The Lawn, Lincoln, Lincolnshire, England, is a notable early nineteenth century Greek revival building designed by Richard Ingleman (who was also architect for HM Prison, Devizes). It is next to Lincoln Castle on Union Road, 0.3 miles (0.5 km) to the west of Lincoln Cathedral, and comprises a number of notable buildings, a hotel, rose garden and children's play area, set within a large lawn. The Sir Joseph Banks Conservatory is an attraction for visitors, a hothouse containing exhibits categorised by Banks on his voyages with Captain James Cook.

The main building has a substantial portico with Ionic columns.

History as mental hospital

Charlesworth statue, Lincoln
Statue of Dr Edward Parker Charlesworth, physician and life governor of the Lawn Hospital from 1820 until his death in 1853

The Lawn began its life as a lunatic asylum. After initial fundraising, the site was bought in 1809; and Richard Ingleman, architect of Nottingham Asylum, was brought in. After delay caused by indecision on the management of the asylum, independent of the county magistrates, the subscribers went ahead in 1817, and the building opened as a hospital in April 1820. The Lincolnshire County Asylum was later built (around 1854) at Bracebridge Heath. Mary Barkas worked as Medical Superintendent at the hospital between 1928 and 1933.

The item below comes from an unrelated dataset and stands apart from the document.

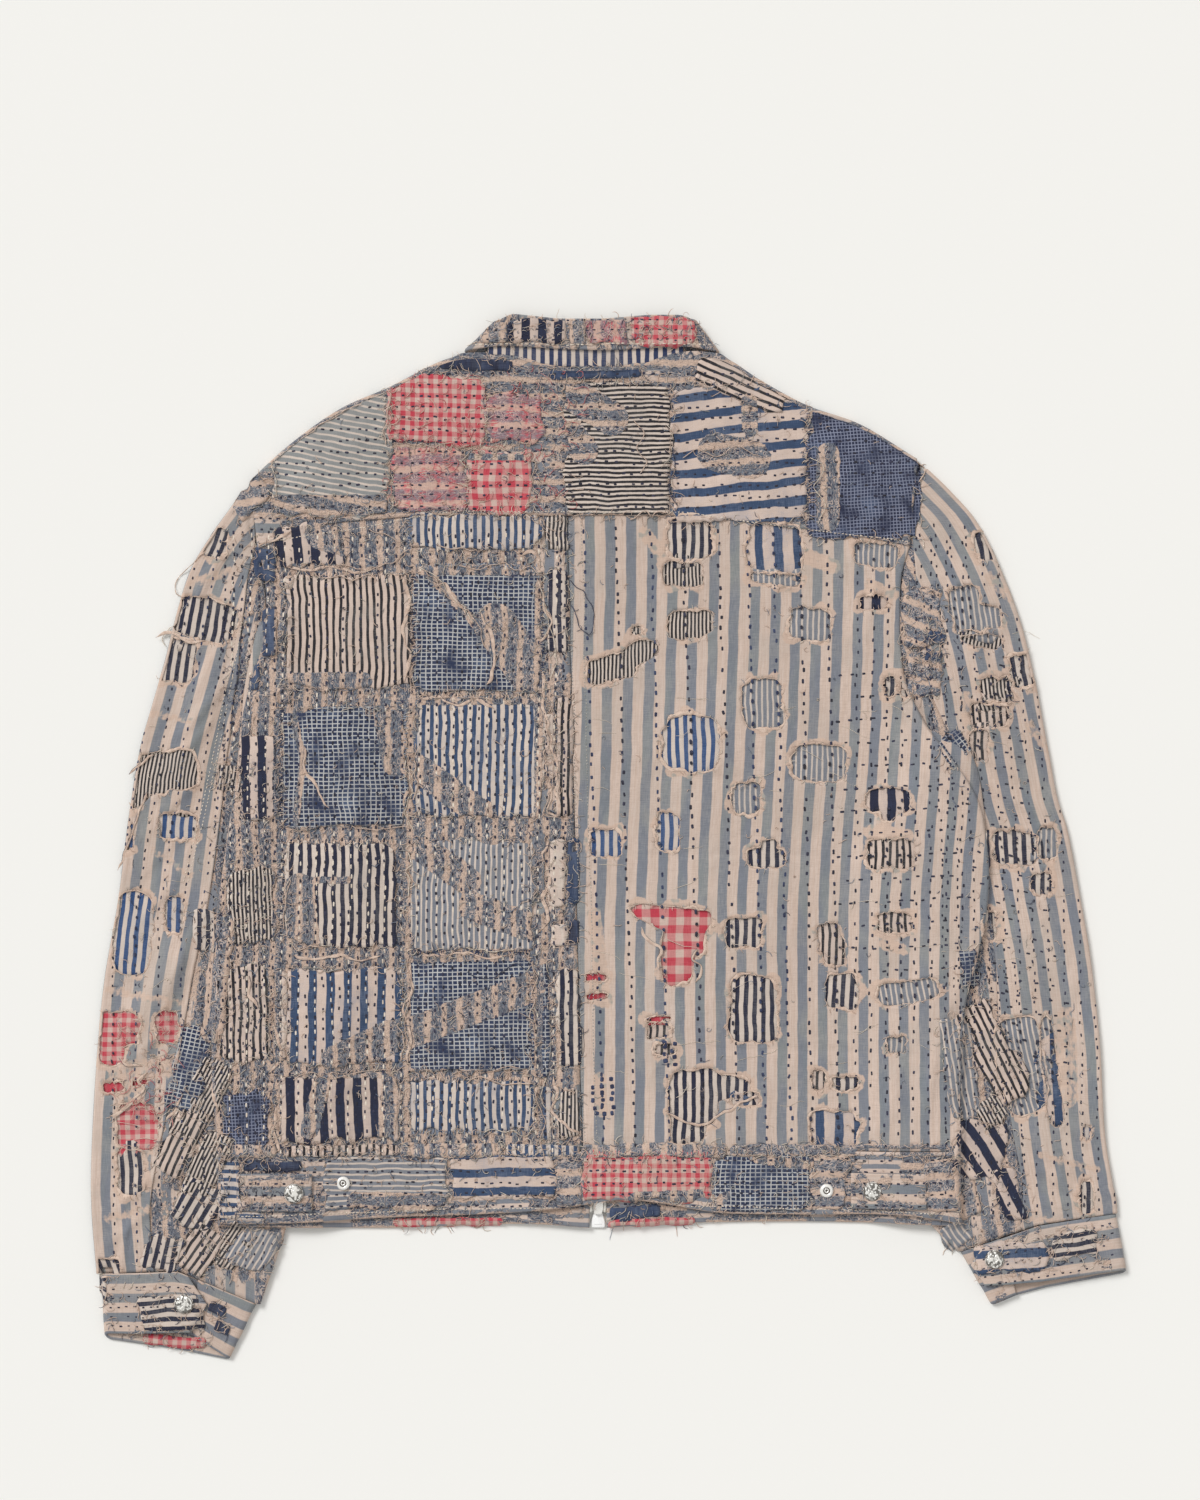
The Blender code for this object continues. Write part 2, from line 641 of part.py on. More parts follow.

The Lawn continued to provide psychiatric inpatient facilities until closed by the NHS in 1985.

Current status

The City of Lincoln Council purchased the Lawn Hospital including the grounds on 13 March 1986 from The Secretary of State for Social Services for £425,000.00 and, following extensive refurbishment, the Lawn complex was officially opened on 20 November 1990. It operated as a catering and event venue under council control for some years until, in October 2011, a decision was made to sell it.

Previously the complex housed military regimental museums and a museum about the Roman colony Lindum Colonia, from which Lincoln takes its name. The main building is now run as a conference centre. The previous accommodation building for nurses and doctors is now a boutique hotel with an orangery and events area.